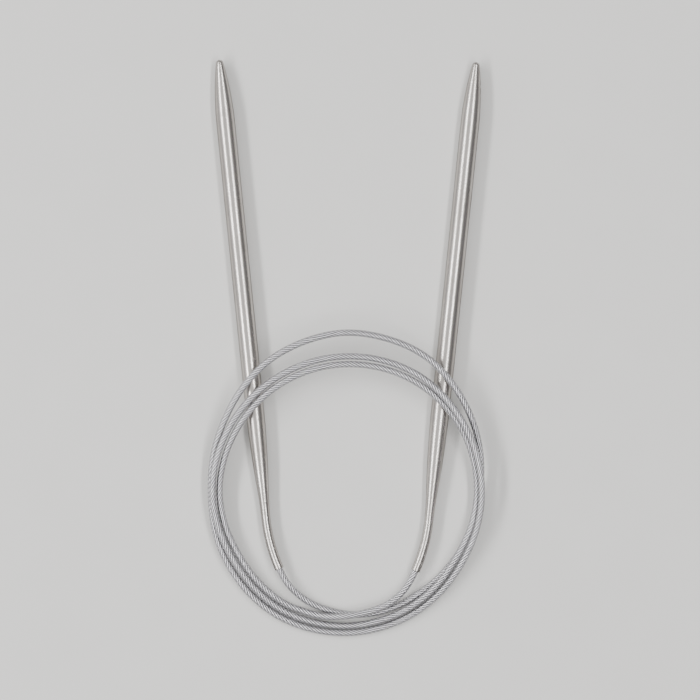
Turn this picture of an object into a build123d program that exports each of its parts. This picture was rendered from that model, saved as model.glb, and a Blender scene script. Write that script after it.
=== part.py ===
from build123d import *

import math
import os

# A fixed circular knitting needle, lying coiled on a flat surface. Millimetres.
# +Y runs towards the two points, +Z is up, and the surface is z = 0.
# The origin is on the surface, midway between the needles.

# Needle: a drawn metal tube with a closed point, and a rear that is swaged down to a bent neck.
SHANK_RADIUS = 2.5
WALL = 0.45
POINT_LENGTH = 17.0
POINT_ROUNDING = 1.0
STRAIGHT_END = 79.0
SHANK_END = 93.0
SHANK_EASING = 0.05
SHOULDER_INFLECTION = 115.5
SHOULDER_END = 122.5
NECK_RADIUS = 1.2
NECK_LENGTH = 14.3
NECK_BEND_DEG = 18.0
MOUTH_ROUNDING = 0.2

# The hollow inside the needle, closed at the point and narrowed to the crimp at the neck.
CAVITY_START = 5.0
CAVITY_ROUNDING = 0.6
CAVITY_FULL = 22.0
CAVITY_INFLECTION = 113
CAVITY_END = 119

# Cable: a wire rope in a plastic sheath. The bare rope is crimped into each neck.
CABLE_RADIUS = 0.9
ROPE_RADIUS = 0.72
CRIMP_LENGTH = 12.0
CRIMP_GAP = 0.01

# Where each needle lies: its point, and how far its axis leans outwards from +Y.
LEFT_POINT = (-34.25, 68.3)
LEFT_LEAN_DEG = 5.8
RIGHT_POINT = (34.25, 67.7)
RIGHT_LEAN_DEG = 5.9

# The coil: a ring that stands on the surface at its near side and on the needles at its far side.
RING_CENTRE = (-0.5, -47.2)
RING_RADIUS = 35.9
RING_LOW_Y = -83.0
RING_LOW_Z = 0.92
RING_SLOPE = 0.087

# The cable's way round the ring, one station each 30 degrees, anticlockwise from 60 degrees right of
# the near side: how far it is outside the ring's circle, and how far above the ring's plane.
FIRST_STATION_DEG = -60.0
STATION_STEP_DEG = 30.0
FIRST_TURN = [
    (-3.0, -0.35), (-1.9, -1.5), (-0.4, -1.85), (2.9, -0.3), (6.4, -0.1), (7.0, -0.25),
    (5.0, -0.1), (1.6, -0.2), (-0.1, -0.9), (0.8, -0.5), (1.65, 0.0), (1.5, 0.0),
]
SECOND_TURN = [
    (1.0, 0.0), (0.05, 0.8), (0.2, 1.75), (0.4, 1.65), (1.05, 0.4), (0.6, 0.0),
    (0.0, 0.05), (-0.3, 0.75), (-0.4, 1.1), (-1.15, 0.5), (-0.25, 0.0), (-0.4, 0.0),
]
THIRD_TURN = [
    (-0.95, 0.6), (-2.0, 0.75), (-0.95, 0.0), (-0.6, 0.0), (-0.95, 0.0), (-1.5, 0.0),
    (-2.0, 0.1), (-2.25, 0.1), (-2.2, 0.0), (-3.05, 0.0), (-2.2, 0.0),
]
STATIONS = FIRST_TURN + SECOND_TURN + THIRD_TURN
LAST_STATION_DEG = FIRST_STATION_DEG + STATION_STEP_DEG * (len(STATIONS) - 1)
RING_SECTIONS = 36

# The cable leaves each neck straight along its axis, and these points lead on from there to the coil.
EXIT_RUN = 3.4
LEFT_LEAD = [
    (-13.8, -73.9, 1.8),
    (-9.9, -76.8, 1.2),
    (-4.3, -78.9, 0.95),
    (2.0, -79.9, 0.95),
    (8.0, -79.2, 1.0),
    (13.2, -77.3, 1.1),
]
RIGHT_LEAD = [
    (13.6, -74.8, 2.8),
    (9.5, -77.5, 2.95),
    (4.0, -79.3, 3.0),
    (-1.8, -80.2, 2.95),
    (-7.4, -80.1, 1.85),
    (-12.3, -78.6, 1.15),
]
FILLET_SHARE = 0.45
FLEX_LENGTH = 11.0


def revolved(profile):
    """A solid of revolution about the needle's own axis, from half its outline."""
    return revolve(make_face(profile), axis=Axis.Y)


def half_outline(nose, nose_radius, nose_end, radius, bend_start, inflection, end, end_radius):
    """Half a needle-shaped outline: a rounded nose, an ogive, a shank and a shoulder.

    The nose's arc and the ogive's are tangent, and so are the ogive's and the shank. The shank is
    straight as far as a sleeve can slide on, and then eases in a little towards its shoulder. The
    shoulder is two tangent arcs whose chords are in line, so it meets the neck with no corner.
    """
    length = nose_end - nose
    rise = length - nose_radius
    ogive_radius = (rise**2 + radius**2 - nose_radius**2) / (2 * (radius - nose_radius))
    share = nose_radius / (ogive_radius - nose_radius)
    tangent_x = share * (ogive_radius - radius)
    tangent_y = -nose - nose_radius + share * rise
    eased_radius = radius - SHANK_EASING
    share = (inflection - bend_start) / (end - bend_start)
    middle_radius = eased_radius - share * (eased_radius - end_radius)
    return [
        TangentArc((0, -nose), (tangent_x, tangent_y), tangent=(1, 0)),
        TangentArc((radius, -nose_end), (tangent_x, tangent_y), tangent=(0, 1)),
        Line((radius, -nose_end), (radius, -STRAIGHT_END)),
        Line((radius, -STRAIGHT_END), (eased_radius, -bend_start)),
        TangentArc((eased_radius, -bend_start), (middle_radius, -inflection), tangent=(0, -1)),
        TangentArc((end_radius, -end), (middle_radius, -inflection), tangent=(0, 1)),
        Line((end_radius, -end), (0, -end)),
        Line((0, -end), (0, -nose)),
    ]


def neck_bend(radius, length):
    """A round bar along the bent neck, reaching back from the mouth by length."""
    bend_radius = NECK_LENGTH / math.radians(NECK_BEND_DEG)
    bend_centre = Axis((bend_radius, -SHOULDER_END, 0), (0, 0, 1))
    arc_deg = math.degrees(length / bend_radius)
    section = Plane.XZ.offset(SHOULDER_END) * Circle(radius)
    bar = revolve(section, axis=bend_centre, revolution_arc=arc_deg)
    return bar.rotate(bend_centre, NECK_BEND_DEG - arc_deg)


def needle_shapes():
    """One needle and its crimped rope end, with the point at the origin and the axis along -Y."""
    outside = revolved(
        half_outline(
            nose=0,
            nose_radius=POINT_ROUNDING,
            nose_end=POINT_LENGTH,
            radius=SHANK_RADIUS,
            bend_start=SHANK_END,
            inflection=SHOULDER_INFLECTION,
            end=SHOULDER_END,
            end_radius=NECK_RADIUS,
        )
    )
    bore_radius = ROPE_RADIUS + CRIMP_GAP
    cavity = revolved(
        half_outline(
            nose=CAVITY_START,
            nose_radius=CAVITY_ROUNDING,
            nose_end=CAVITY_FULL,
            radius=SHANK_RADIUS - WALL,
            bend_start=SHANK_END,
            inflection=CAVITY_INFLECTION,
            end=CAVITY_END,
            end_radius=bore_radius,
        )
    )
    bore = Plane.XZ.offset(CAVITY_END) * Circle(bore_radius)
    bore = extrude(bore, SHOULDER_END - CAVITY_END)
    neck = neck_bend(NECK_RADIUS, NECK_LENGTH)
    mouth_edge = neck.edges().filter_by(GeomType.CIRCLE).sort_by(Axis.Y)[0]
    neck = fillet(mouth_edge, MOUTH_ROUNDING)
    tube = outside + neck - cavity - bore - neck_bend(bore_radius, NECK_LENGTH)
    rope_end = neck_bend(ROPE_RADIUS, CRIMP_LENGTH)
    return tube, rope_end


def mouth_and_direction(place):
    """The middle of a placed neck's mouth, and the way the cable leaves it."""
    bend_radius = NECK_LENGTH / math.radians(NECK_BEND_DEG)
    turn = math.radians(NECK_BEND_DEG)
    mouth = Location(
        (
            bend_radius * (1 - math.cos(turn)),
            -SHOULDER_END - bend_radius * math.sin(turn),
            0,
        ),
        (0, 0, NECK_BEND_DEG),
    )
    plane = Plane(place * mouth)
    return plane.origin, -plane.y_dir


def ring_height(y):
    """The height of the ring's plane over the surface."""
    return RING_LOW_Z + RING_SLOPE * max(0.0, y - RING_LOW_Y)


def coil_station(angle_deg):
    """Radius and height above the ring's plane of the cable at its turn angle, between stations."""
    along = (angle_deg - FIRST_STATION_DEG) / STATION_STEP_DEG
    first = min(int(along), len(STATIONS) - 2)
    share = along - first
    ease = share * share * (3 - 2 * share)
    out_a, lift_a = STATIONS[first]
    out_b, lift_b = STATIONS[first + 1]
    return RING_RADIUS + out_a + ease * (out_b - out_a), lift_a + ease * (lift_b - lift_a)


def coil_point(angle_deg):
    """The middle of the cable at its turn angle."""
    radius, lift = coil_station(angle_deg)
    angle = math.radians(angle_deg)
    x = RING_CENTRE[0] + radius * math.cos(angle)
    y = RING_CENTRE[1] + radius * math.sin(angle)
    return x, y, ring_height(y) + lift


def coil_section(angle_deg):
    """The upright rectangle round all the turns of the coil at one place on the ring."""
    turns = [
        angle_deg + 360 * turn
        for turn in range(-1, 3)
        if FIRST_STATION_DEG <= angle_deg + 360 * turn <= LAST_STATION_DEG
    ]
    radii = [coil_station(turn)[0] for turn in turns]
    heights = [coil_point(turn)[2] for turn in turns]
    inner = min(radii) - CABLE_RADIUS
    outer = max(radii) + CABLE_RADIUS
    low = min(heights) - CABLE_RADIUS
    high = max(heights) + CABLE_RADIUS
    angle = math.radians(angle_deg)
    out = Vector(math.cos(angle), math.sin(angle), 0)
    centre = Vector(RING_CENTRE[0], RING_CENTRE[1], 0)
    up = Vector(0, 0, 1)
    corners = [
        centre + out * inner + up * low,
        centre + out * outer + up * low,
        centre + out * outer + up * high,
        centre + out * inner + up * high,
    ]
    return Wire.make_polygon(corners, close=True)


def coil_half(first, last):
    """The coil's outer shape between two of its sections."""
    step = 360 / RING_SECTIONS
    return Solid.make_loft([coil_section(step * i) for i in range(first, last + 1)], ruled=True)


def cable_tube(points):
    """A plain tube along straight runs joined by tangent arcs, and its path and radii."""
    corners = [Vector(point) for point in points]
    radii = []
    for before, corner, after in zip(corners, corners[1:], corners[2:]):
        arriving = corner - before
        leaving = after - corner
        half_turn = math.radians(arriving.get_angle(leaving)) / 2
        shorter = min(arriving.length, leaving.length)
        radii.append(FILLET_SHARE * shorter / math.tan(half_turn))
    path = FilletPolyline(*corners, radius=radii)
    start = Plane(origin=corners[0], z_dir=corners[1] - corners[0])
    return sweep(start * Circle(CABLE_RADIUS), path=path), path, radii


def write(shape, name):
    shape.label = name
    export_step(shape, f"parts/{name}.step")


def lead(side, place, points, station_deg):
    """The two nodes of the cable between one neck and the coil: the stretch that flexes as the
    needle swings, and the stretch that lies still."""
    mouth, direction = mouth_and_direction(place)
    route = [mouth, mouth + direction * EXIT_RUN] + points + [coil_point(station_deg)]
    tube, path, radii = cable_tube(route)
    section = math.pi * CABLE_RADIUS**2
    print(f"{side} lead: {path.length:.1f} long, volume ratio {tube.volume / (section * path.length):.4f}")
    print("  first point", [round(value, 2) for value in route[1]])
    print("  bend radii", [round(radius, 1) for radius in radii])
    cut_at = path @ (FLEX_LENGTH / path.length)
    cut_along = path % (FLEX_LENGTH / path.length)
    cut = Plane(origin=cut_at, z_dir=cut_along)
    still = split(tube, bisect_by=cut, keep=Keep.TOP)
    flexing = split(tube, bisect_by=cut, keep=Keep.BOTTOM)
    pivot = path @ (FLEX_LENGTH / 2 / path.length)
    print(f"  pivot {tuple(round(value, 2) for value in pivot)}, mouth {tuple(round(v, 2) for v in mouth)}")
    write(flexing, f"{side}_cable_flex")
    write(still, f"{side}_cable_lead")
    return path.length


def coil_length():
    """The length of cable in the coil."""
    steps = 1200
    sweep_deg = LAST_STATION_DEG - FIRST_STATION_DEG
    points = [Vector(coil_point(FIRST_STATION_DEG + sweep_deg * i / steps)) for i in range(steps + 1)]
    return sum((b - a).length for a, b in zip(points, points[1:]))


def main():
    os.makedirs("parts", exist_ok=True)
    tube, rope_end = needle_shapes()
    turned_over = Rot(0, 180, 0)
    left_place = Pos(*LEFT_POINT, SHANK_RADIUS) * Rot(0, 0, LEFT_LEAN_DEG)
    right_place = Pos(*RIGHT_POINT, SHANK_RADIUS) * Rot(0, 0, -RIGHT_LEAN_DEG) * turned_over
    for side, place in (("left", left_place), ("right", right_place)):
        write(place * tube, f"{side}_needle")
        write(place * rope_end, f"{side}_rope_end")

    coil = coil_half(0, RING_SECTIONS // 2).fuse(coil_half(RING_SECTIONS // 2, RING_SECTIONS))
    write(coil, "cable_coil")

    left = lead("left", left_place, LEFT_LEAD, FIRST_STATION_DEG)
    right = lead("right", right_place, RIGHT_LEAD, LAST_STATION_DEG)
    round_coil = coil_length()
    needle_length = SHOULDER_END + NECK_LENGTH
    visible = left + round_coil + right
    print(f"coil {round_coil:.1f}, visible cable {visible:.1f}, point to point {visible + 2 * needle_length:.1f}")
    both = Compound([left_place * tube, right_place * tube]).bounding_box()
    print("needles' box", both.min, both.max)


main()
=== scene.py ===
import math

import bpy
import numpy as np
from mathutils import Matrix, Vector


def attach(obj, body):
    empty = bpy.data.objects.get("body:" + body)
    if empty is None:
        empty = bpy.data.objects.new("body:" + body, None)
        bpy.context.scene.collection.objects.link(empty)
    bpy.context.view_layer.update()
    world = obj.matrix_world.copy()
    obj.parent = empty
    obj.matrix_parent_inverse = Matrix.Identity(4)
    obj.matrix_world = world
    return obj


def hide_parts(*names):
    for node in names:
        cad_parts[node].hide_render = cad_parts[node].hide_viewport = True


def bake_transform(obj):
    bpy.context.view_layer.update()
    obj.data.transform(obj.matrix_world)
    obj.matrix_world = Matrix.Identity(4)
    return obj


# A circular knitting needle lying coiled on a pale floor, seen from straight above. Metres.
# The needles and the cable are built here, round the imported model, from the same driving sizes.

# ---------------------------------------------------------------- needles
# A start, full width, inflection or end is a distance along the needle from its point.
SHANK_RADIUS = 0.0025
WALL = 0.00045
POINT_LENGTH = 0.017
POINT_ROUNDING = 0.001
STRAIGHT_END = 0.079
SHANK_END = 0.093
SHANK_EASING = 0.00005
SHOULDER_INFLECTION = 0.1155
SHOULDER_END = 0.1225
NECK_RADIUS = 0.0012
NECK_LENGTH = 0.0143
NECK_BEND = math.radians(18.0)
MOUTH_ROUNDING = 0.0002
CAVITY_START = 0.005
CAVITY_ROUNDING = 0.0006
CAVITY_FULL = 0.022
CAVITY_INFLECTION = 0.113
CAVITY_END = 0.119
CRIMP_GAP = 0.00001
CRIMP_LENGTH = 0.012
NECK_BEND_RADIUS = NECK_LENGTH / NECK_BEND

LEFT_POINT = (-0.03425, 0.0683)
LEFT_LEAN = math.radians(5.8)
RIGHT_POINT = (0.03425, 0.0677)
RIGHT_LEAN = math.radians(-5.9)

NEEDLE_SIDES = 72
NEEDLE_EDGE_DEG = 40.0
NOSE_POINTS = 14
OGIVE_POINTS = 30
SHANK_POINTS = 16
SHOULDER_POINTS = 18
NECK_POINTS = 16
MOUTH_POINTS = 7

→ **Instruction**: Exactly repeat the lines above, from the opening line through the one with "MOUTH_ROUNDING = 0.2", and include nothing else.

→ **Output**:
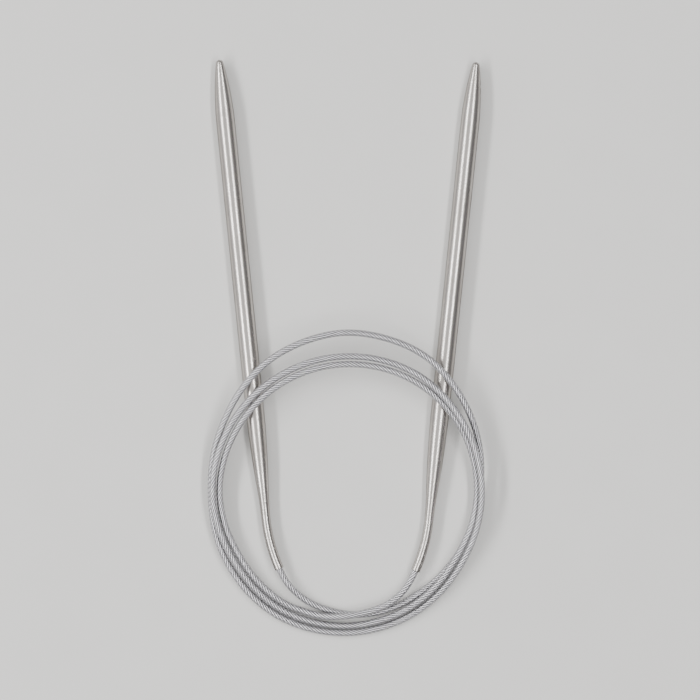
Turn this picture of an object into a build123d program that exports each of its parts. This picture was rendered from that model, saved as model.glb, and a Blender scene script. Write that script after it.
=== part.py ===
from build123d import *

import math
import os

# A fixed circular knitting needle, lying coiled on a flat surface. Millimetres.
# +Y runs towards the two points, +Z is up, and the surface is z = 0.
# The origin is on the surface, midway between the needles.

# Needle: a drawn metal tube with a closed point, and a rear that is swaged down to a bent neck.
SHANK_RADIUS = 2.5
WALL = 0.45
POINT_LENGTH = 17.0
POINT_ROUNDING = 1.0
STRAIGHT_END = 79.0
SHANK_END = 93.0
SHANK_EASING = 0.05
SHOULDER_INFLECTION = 115.5
SHOULDER_END = 122.5
NECK_RADIUS = 1.2
NECK_LENGTH = 14.3
NECK_BEND_DEG = 18.0
MOUTH_ROUNDING = 0.2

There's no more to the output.